Tracking processes: top¶
In this course, we'll go over how to read and analyze the resource utilization on your system, this lesson shows some great tools to use when you need to track what a process is doing.
top
We've discussed top before, but we're going to dig into the specifics of what it's actually displaying. Remember top is the tool we used to get a real time view of the system utilization by our processes:
top - 18:06:26 up 6 days, 4:07, 2 users, load average: 0.92, 0.62, 0.59 Tasks: 389 total, 1 running, 387 sleeping, 0 stopped, 1 zombie %Cpu(s): 1.8 us, 0.4 sy, 0.0 ni, 97.6 id, 0.1 wa, 0.0 hi, 0.0 si, 0.0 st KiB Mem: 32870888 total, 27467976 used, 5402912 free, 518808 buffers KiB Swap: 33480700 total, 39892 used, 33440808 free. 19454152 cached Mem PID USER PR NI VIRT RES SHR S %CPU %MEM TIME+ COMMAND 6675 mo 20 0 1731472 520960 30876 S 8.3 1.6 160:24.79 chrome 6926 mo 20 0 935888 163456 25576 S 4.3 0.5 5:28.13 chrome
Let's go over what this output means, you don't have to memorize this, but come back to this when you need a reference.
1st line: This is the same information you would see if you ran the uptime command (more to come)

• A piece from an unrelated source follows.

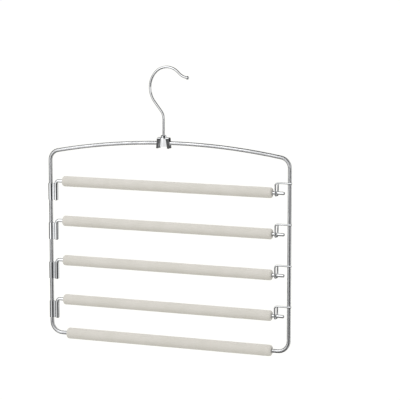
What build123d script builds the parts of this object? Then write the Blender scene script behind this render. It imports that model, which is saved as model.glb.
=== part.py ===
from build123d import *
import math
import os

os.makedirs("parts", exist_ok=True)

# A five tier trouser hanger. +Z is up, +X is to the right and +Y is to the back.
# The origin is the rail seat, the underside of the hook's crown.

# Frame loop, measured on the centreline of its wire
frame_width = 369.0
frame_wire_d = 5.5
top_bar_drop = 106.5  # rail seat to the top of the arched bar
arch_radius = 970.0
arch_offset = 14.0  # the arch's centre stands right of the frame's middle
top_corner_r = 15.0
bottom_corner_r = 16.0

# Tiers: swing arms above, the frame's own bottom bar below
arm_count = 4
first_arm_drop = 63.3  # top of the arched bar to the first arm
tier_pitch = 58.5
bottom_bar_drop = 50.4  # last arm to the bottom bar

# Swing arms
arm_wire_d = 4.8
arm_bend_r = 4.4
leg_offset = 8.4  # frame rod to the arm's leg, centre to centre
leg_length = 29.0
tip_inset = 7.5  # arm's tip to the right rod's centre
tip_round = 1.0

# Foam sleeves
foam_d = 15.5
foam_end_r = 3.0
foam_start = 11.7  # arm's leg to the foam's left end
foam_stop = 18.0  # arm's tip to the foam's right end
bottom_foam_d = 16.5
bottom_foam_margin = 25.3  # rod's centre to the end of the bottom foam
foam_grip_gap = 0.05

# Pivot clips, strips of sheet rolled round the rod and round the arm's leg
clip_sheet = 0.8
clip_height = 24.2
clip_top_drop = 3.9  # arm's centreline to the clip's upper edge
clip_layer_gap = 0.2
clip_seam = 0.6
clip_root_r = 0.5
running_gap = 0.05

# Rest hooks, thin wires welded across the front of the right rod
rest_wire_d = 2.5
rest_bend_r = 3.5
rest_rise = 14.8  # arm's centreline to the rest hook's level wire
rest_stub = 4.2  # rod's centre to the wire's cut end
rest_reach = 20.0  # rod's centre to the hanging legs
rest_width = 12.0  # front leg to rear leg, centre to centre
rest_rear_rise = 11.2  # arm's centreline to the top of the rear leg
rest_seat_gap = 0.1  # arm's underside to the rest hook's bottom bend
weld_sink = 0.15

# Swivel hook
hook_wire_d = 3.6
hook_stem_offset = 5.5  # the stem stands left of the crown's centre
hook_neck_angle = 38.0
hook_neck_r = 18.0
hook_side_r = 33.0
hook_side_angle = 40.0
hook_crown_r = 24.0
hook_crown_end = 47.0
hook_tip_r = 22.0
hook_tip_angle = 40.0
hook_ball_d = 5.2
stem_head_inset = 0.8  # edge of the collar's foot to the edge of the stem's head
stem_head_height = 2.2
stem_head_chamfer = 0.4

# Collar that the stem turns in, with a neck that the bracket grips between its ring and its foot
collar_ring_d = 8.2
collar_ring_height = 3.2
collar_ring_chamfer = 0.6
collar_wall = 0.85
collar_foot_step = 0.9  # neck's side to the foot's side
collar_body_height = 4.0
collar_fit_gap = 0.1

# Bracket, two pressed shells with a wall before and behind the wire's ends
bracket_sheet = 1.0
bracket_top_width = 17.8
bracket_bottom_width = 20.6
bracket_height = 15.5
bracket_corner_r = 0.8
bracket_bend_r = 1.2  # outside of the fold along the upper edge
wall_gap = 0.2  # wire to the inside of each wall
bell_top_d = 11.4
bell_top_round = 1.5
bell_mouth_d = 14.8
bell_mouth_rise = 3.1  # wall's lower edge to the bell's mouth
notch_width = 13.0  # between the two ears under the bell's mouth
wire_end_gap = 4.2  # stem's axis to each end of the frame wire

# Positions worked out from the sizes above
half_width = frame_width / 2
frame_r = frame_wire_d / 2
arm_r = arm_wire_d / 2
rest_r = rest_wire_d / 2
hook_r = hook_wire_d / 2
stem_x = -hook_stem_offset
arch_centre_z = -top_bar_drop - arch_radius
leg_x = -half_width + leg_offset
tip_x = half_width - tip_inset
arm_levels = [-top_bar_drop - first_arm_drop - tier_pitch * tier for tier in range(arm_count)]
bottom_z = arm_levels[-1] - bottom_bar_drop


def front_point(x, z):
    """A point in the hanger's own plane."""
    return Vector(x, 0, z)


def arch_level(x):
    """Height of the arched bar's centreline at x."""
    return arch_centre_z + math.sqrt(arch_radius**2 - (x - arch_offset) ** 2)


def bent_wire(path, radius):
    """A round wire of one radius along a smooth path."""
    section = Plane(origin=path @ 0, z_dir=path % 0) * Circle(radius)
    return sweep(section, path=path)


def save(node, solid):
    export_step(solid, f"parts/{node}.step")


# Frame wire: one bent loop whose two ends meet inside the bracket
def frame_side(side):
    """The arch, top corner, rod and bottom corner of one side, from the bracket down."""
    corner_x = side * (half_width - top_corner_r)
    corner_run = corner_x - arch_offset
    corner_rise = math.sqrt((arch_radius - top_corner_r) ** 2 - corner_run**2)
    corner_z = arch_centre_z + corner_rise
    arch_end_x = arch_offset + corner_run * arch_radius / (arch_radius - top_corner_r)
    start_x = stem_x + side * wire_end_gap
    middle_x = (start_x + arch_end_x) / 2
    arch = ThreePointArc(
        front_point(start_x, arch_level(start_x)),
        front_point(middle_x, arch_level(middle_x)),
        front_point(arch_end_x, arch_level(arch_end_x)),
    )
    half_turn = math.atan2(corner_rise, side * corner_run) / 2
    top_corner = ThreePointArc(
        arch @ 1,
        front_point(
            corner_x + side * top_corner_r * math.cos(half_turn),
            corner_z + top_corner_r * math.sin(half_turn),
        ),
        front_point(side * half_width, corner_z),
    )
    rod = Line(top_corner @ 1, front_point(side * half_width, bottom_z + bottom_corner_r))
    inset = bottom_corner_r * (1 - math.sin(math.radians(45)))
    bottom_corner = ThreePointArc(
        rod @ 1,
        front_point(side * (half_width - inset), bottom_z + inset),
        front_point(side * (half_width - bottom_corner_r), bottom_z),
    )
    return [arch, top_corner, rod, bottom_corner]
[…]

The fields are from left to right:
- Current time
- How long the system has been running
- How many users are currently logged on
- System load average (more to come)
2nd line: Tasks that are running, sleeping, stopped and zombied
3rd line: Cpu information
- us: user CPU time - Percentage of CPU time spent running users’ processes that aren’t niced.
- sy: system CPU time - Percentage of CPU time spent running the kernel and kernel processes
- ni: nice CPU time - Percentage of CPU time spent running niced processes
- id: CPU idle time - Percentage of CPU time that is spent idle
- wa: I/O wait - Percentage of CPU time that is spent waiting for I/O. If this value is low, the problem probably isn’t disk or network I/O
- hi: hardware interrupts - Percentage of CPU time spent serving hardware interrupts
- si: software interrupts - Percentage of CPU time spent serving software interrupts
- st: steal time - If you are running virtual machines, this is the percentage of CPU time that was stolen from you for other tasks
4th and 5th line: Memory Usage and Swap Usage
Processes List that are Currently in Use
- PID: Id of the process
- USER: user that is the owner of the process
- PR: Priority of process
- NI: The nice value
- VIRT: Virtual memory used by the process
- RES: Physical memory used from the process
- SHR: Shared memory of the process
- S: Indicates the status of the process: S=sleep, R=running, Z=zombie,D=uninterruptible,T=stopped
- %CPU - this is the percent of CPU used by this process
- %MEM - percentage of RAM used by this process
- TIME+ - total time of activity of this process
- COMMAND - name of the process
You can also specify a process ID if you just want to track certain processes:
$ top -p 1
Exercise¶
Play around with the top command and see what processes are using the most resources.